E figuriamoci se il gabinetto gialloverde volesse davvero cambiare la Costituzione, come annunciato ad esempio per superare il vincolo di mandato dei parlamentari (già introdotto con successo da Mussolini) o per ridurre il numero dei parlamentari medesimi (dopo essersi fieramente battuti contro il taglio di un terzo proposto da Renzi): i numeri per farlo rischiano di non esserci proprio.

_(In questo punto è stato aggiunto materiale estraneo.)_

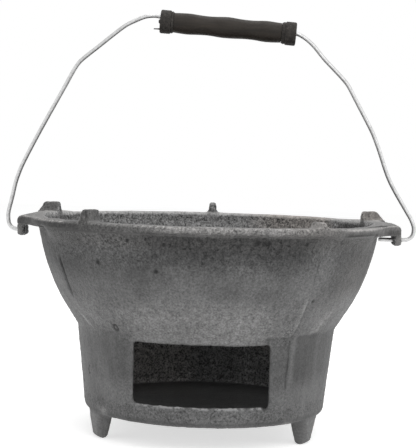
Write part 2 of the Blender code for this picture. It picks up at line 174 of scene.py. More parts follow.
def mottling(tree, place, scale, detail, roughness=0.5):
    """Cloudy unevenness from 0 to 1, finer the larger its scale."""
    sockets = {"Vector": place, "Scale": scale, "Detail": detail, "Roughness": roughness}
    return put(tree, "TexNoise", sockets).outputs["Fac"]


def stretched(tree, place, scale):
    """The place drawn out along an axis whose scale is small."""
    return put(tree, "Mapping", {"Vector": place, "Scale": scale}).outputs["Vector"]


def attribute(tree, name):
    """A mask painted on the piece's points, for use in its material."""
    return put(tree, "Attribute", attribute_name=name).outputs["Fac"]


def combined(tree, way, first, second):
    """Two numbers joined by a way such as ADD or MULTIPLY."""
    return put(tree, "Math", {0: first, 1: second}, operation=way).outputs[0]


def add_bump(tree, shader, height, strength, distance):
    """Relief too fine for the mesh, its depth in metres."""
    bump = put(tree, "Bump", {"Height": height, "Strength": strength, "Distance": distance})
    tree.links.new(bump.outputs["Normal"], shader.inputs["Normal"])


def grey(level, warmth=0.0):
    """A grey as the eye reads it, 0 to 255, a little warmer or cooler."""
    def linear(code):
        share = code / 255
        return share / 12.92 if share <= 0.04045 else ((share + 0.055) / 1.055) ** 2.4
    return (linear(level * (1 + warmth)), linear(level), linear(level * (1 - warmth)), 1)


CHIPPED_METAL = grey(170)
SCORCH = (1.0, 0.93, 0.87, 1)
DARKEST_GRAIN = 0.12


def cast_metal(name, dark, middle, soot_and_shade_colour, bare_and_highlight_colour, metal):
    """Sand-cast metal: grain, pits and worm tracks of the sand, clouds of handling, soot mixed with painted
    shade, and rubbed places mixed with painted highlights.

    The masks for soot with painted shade, for wear with painted highlights, grit, pitted, warm and chipped
    say where on the piece each shows.
    """
    material, tree, shader = new_material(name)
    place = put(tree, "TexCoord").outputs["Object"]
    grain = mottling(tree, place, 640, 4, 0.7)
    coarse = mottling(tree, place, 230, 3, 0.6)
    clouds = mottling(tree, place, 30, 4, 0.62)
    tracks = mottling(tree, place, 330, 1)
    hollows = mottling(tree, place, 300, 2, 0.6)
    drawn = mottling(tree, stretched(tree, place, (1, 1, 0.10)), 190, 2)

    body = blend_colours(tree, spread(tree, clouds, 0.32, 0.68), dark, middle)
    # Worn bare metal and painted highlights lighten the body; soot and painted shade darken it
    wear_and_highlight = combined(tree, "MULTIPLY", attribute(tree, "wear_and_highlight"),
                      spread(tree, coarse, 0.30, 0.65, 0.62, 1.08))
    body = blend_colours(tree, combined(tree, "MINIMUM", wear_and_highlight, 1.0), body, bare_and_highlight_colour)
    patchy = combined(tree, "MULTIPLY", attribute(tree, "soot_and_shade"),
                      spread(tree, coarse, 0.25, 0.75, 1.15, 0.80))
    body = blend_colours(tree, combined(tree, "MINIMUM", patchy, 1.0), body, soot_and_shade_colour)
    body = blend_colours(tree, attribute(tree, "warm"), body, SCORCH, "MULTIPLY")

    grit = attribute(tree, "grit")
    speckle = combined(tree, "MULTIPLY", grit, spread(tree, grain, 0.34, 0.66, -0.55, 0.62))
    mottle = combined(tree, "MULTIPLY", grit, spread(tree, coarse, 0.32, 0.68, -0.24, 0.24))
    soft = spread(tree, drawn, 0.3, 0.7, 0.94, 1.06)
    worms = combined(tree, "ABSOLUTE", combined(tree, "SUBTRACT", tracks, 0.5), 0.0)
    worms = combined(tree, "MULTIPLY", grit, spread(tree, worms, 0.0, 0.03, 0.22, 0.0))
    tone = combined(tree, "ADD", combined(tree, "ADD", speckle, mottle), combined(tree, "ADD", soft, worms))
    pits = combined(tree, "MULTIPLY", attribute(tree, "pitted"),
                    spread(tree, hollows, 0.385, 0.33, 0.0, 0.85))
    tone = combined(tree, "MULTIPLY", tone, combined(tree, "SUBTRACT", 1.0, pits))
    tone = combined(tree, "MAXIMUM", tone, DARKEST_GRAIN)
    body = put(tree, "VectorMath", {0: body, "Scale": tone}, operation="SCALE").outputs[0]
    chips = combined(tree, "MULTIPLY", attribute(tree, "chipped"), spread(tree, coarse, 0.45, 0.52))
    body = blend_colours(tree, combined(tree, "MINIMUM", chips, 1.0), body, CHIPPED_METAL)

    tree.links.new(body, shader.inputs["Base Color"])
    tree.links.new(spread(tree, coarse, 0.2, 0.8, 0.54, 0.80), shader.inputs["Roughness"])
    shader.inputs["Metallic"].default_value = metal
    relief = combined(tree, "MULTIPLY", grain, spread(tree, grit, 0, 1, 0.35, 1.5))
    relief = combined(tree, "ADD", relief, coarse)
    relief = combined(tree, "SUBTRACT", relief, combined(tree, "MULTIPLY", pits, 1.2))
    add_bump(tree, shader, relief, 0.55, 0.0007)
    return material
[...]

Per questo Salvini, consapevole del rischio, continua insistentemente a corteggiare Giorgia Meloni per convincerla a dirgli di sì: «Non facciamo violenza a nessuno, ma mi piacerebbe. Il partito di Fratelli d'Italia starebbe bene in un governo di cambiamento». Per Salvini sarebbe un bel colpo, perchè la componente di centrodestra aumenterebbe e farebbe crescere il suo peso contrattuale dentro l'alleanza con gli infidi grillini della Casaleggio. Senza contare che i diciotto senatori di Fdi servirebbero come il pane al futuro governo, e gli fornirebbero una necessaria boccata d'ossigeno, permettendogli di raggiungere una maggioranza di 185 senatori.

La Meloni però continua a resistere, strenuamente.